Find the string "context" in the records. Copy every line it appears in.

----- Material for this task

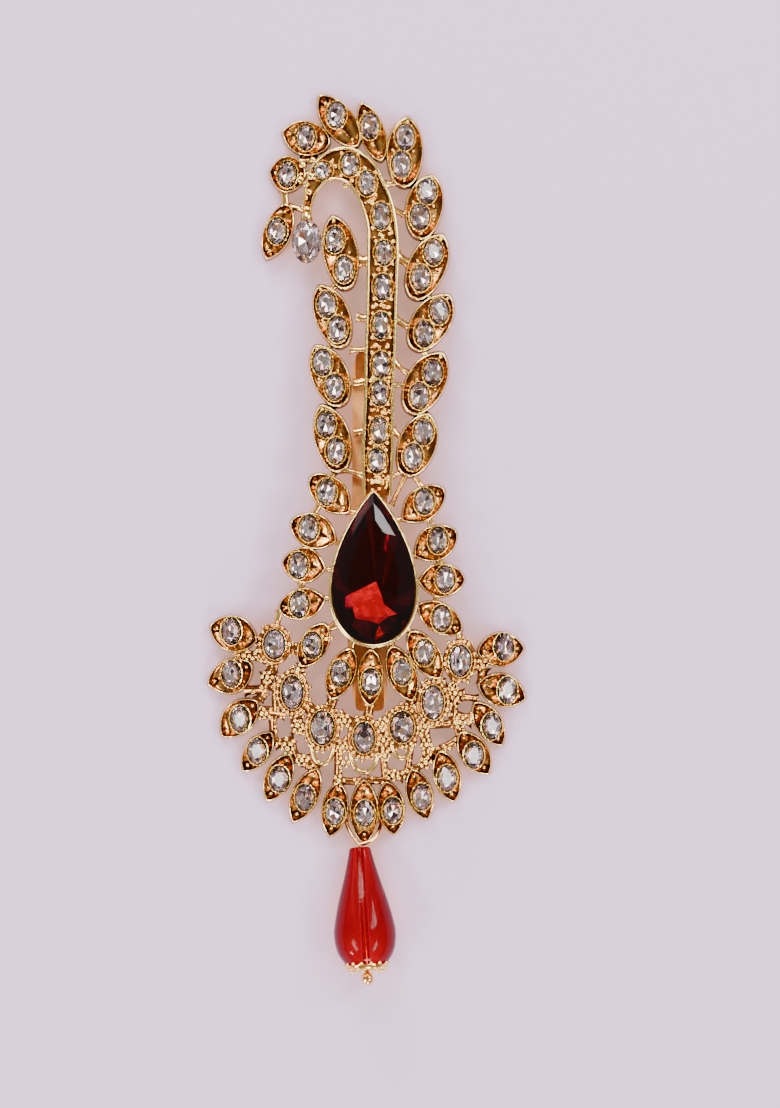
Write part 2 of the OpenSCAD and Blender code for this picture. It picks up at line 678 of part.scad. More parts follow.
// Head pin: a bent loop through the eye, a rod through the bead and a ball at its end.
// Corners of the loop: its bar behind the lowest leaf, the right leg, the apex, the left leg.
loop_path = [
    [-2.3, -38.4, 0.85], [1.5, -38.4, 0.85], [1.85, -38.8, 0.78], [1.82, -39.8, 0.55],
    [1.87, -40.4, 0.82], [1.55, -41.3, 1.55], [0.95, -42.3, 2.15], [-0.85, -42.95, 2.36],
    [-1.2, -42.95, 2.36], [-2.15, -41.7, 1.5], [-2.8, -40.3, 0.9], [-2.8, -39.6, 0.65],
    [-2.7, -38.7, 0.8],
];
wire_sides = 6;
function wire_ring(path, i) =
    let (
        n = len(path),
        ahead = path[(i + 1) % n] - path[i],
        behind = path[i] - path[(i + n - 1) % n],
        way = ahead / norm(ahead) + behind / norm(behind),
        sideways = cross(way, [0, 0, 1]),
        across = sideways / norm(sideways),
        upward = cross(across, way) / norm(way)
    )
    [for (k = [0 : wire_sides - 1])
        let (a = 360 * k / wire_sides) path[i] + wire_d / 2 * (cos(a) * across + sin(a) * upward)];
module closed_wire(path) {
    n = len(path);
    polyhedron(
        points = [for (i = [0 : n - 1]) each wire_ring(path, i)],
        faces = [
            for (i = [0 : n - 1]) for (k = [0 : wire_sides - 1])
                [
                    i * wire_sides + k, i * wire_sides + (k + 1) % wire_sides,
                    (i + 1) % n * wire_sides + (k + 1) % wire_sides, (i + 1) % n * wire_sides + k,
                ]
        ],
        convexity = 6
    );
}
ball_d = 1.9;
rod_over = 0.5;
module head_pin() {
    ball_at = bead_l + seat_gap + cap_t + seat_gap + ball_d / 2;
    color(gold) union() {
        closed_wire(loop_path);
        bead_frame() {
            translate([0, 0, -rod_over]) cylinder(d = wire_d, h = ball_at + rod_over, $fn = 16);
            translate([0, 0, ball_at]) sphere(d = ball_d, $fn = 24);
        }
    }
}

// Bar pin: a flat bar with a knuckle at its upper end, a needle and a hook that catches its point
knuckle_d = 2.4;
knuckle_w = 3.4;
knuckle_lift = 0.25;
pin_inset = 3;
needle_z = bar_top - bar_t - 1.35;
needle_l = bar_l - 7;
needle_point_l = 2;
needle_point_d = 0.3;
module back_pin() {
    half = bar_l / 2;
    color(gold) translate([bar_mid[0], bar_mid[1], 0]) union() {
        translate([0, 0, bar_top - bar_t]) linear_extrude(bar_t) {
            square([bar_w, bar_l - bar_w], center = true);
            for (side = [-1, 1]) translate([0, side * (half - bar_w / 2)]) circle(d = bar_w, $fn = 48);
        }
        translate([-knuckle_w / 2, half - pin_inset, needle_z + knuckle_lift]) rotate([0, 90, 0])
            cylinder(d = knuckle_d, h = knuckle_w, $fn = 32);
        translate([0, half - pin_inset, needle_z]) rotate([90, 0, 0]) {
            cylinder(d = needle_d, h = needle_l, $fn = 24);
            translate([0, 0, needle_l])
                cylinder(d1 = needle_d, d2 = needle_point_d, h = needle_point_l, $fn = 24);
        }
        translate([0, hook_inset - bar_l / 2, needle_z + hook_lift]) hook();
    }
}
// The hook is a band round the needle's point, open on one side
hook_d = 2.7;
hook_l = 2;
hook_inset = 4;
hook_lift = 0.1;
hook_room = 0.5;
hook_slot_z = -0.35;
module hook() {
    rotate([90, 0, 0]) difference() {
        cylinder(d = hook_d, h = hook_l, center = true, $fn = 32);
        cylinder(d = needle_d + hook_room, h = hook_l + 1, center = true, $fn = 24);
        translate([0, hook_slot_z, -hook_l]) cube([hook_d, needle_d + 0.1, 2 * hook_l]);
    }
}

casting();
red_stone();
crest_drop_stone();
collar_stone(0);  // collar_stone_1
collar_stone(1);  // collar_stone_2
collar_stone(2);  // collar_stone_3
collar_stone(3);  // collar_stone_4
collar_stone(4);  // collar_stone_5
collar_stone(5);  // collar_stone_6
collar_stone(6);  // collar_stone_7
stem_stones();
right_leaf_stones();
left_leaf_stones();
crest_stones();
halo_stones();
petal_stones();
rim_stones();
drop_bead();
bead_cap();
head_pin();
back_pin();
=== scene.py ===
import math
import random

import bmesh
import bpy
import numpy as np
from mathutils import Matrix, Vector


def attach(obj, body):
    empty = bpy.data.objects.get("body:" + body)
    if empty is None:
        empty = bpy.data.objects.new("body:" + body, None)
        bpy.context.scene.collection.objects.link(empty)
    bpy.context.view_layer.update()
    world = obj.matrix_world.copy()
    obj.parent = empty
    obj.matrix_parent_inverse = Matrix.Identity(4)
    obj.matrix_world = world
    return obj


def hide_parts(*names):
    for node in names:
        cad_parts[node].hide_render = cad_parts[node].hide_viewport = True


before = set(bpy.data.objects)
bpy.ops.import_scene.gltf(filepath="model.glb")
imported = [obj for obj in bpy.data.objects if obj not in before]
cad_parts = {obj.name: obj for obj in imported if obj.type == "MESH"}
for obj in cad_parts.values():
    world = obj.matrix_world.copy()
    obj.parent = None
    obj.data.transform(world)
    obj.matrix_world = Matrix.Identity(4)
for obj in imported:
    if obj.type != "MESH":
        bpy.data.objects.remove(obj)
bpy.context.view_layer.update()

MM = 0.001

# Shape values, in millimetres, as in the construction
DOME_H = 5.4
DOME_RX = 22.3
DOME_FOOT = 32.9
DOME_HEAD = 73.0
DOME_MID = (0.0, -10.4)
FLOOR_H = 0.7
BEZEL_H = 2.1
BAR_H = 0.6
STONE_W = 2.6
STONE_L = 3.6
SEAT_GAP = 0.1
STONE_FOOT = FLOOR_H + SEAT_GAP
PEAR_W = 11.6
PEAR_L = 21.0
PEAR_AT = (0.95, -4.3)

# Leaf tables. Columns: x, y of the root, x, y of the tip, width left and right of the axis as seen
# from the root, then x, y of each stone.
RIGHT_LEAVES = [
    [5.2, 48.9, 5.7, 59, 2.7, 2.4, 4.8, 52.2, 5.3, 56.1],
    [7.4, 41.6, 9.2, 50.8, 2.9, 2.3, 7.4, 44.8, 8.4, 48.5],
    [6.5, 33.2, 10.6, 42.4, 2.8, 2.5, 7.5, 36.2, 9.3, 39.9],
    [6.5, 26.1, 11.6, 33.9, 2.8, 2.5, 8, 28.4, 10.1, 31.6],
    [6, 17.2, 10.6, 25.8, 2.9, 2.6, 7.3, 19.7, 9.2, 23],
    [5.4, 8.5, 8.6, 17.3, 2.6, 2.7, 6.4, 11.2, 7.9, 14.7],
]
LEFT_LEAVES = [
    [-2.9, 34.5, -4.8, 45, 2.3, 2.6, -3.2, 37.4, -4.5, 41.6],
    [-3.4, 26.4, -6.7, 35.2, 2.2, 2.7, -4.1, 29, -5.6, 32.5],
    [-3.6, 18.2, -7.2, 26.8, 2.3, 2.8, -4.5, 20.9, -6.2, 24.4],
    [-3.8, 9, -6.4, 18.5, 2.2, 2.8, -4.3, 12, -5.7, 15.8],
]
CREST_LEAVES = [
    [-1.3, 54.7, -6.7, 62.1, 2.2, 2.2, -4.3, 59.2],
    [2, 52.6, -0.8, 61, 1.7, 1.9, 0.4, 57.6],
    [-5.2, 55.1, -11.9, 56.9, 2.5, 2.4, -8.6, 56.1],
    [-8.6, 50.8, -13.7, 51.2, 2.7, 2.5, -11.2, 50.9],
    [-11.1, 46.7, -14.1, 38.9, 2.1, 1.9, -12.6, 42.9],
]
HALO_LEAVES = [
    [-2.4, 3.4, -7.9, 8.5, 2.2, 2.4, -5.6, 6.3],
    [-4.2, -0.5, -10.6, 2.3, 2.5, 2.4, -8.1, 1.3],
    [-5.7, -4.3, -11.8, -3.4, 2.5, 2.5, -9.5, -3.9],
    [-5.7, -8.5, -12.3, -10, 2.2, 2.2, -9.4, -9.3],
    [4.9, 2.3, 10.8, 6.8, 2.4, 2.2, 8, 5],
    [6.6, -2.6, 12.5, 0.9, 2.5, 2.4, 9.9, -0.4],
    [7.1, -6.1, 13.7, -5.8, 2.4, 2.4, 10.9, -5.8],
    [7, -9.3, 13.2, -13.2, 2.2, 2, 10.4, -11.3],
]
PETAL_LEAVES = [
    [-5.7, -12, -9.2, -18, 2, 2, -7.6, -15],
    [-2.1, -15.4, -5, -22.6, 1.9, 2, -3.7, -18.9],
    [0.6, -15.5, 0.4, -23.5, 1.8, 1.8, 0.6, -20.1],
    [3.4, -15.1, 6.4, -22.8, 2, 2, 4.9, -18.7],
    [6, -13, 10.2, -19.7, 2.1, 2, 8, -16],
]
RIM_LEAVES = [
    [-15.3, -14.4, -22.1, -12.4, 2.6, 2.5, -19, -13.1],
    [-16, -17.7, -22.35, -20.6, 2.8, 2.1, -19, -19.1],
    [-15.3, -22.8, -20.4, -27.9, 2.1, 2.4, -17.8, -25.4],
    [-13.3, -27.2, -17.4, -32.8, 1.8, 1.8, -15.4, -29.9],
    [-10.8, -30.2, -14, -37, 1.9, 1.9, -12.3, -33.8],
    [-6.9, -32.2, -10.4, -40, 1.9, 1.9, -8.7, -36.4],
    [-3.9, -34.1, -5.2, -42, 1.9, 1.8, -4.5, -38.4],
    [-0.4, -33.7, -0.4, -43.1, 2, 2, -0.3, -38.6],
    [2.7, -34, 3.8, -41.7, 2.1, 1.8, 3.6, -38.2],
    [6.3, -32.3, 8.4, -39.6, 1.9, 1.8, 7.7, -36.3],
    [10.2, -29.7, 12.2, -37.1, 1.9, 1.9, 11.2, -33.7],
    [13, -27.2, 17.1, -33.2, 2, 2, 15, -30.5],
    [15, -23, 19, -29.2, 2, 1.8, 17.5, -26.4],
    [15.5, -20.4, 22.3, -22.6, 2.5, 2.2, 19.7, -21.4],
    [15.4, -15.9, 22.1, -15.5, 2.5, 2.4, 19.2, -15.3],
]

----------
----- Material for this task

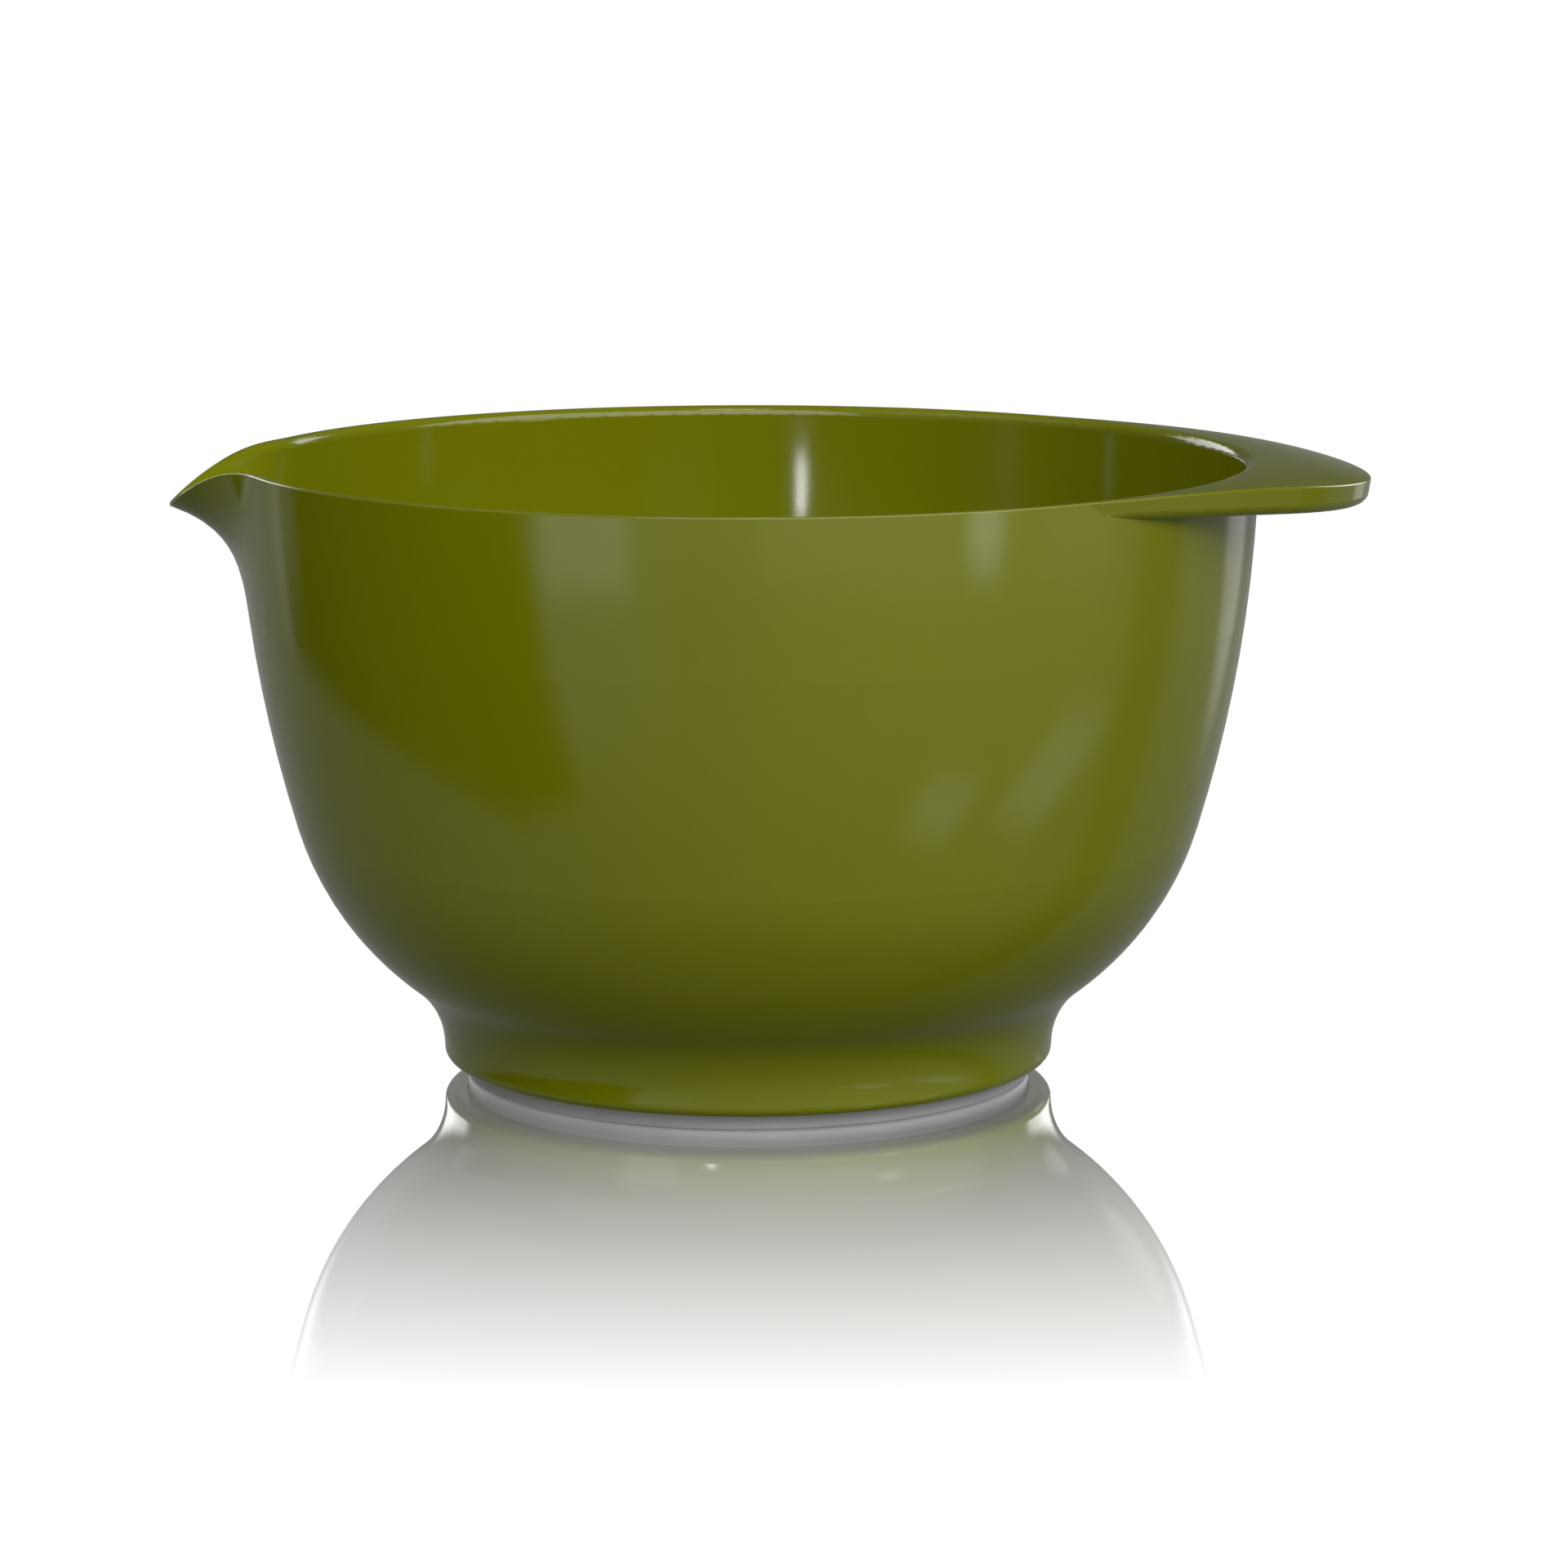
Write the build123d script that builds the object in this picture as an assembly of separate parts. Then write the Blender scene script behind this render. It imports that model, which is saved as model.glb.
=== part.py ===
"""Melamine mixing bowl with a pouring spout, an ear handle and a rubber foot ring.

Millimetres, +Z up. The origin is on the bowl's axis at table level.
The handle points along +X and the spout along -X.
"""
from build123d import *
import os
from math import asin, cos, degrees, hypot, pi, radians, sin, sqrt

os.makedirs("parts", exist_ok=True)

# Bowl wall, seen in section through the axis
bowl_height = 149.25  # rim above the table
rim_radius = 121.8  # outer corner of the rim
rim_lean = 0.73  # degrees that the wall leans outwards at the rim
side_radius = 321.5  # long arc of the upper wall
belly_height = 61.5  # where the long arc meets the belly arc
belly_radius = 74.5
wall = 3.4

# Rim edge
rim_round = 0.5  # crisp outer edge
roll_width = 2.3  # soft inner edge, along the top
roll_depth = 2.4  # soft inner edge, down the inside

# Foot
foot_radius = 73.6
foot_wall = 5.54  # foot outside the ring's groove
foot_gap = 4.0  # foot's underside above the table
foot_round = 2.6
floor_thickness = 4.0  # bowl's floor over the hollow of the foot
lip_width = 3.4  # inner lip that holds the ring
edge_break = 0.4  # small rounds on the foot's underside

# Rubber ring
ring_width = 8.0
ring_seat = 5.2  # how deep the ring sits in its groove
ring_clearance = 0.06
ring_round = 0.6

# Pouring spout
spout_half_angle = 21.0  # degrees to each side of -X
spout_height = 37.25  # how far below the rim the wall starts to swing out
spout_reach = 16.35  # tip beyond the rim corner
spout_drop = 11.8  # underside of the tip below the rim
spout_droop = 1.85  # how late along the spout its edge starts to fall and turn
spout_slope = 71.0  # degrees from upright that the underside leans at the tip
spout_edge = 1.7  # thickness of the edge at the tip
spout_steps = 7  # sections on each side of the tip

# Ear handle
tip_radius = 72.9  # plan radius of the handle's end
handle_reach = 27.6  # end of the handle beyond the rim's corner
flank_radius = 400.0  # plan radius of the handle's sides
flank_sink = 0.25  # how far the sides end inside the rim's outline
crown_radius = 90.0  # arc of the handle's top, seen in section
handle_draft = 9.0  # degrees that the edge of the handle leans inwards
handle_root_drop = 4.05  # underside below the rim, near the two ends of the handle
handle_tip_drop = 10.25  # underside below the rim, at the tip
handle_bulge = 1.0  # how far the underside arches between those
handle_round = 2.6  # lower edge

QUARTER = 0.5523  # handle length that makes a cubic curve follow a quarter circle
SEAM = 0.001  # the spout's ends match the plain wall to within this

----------

**Correct response:**
        bpy.context.scene.collection.objects.link(empty)
    bpy.context.view_layer.update()
bpy.context.view_layer.update()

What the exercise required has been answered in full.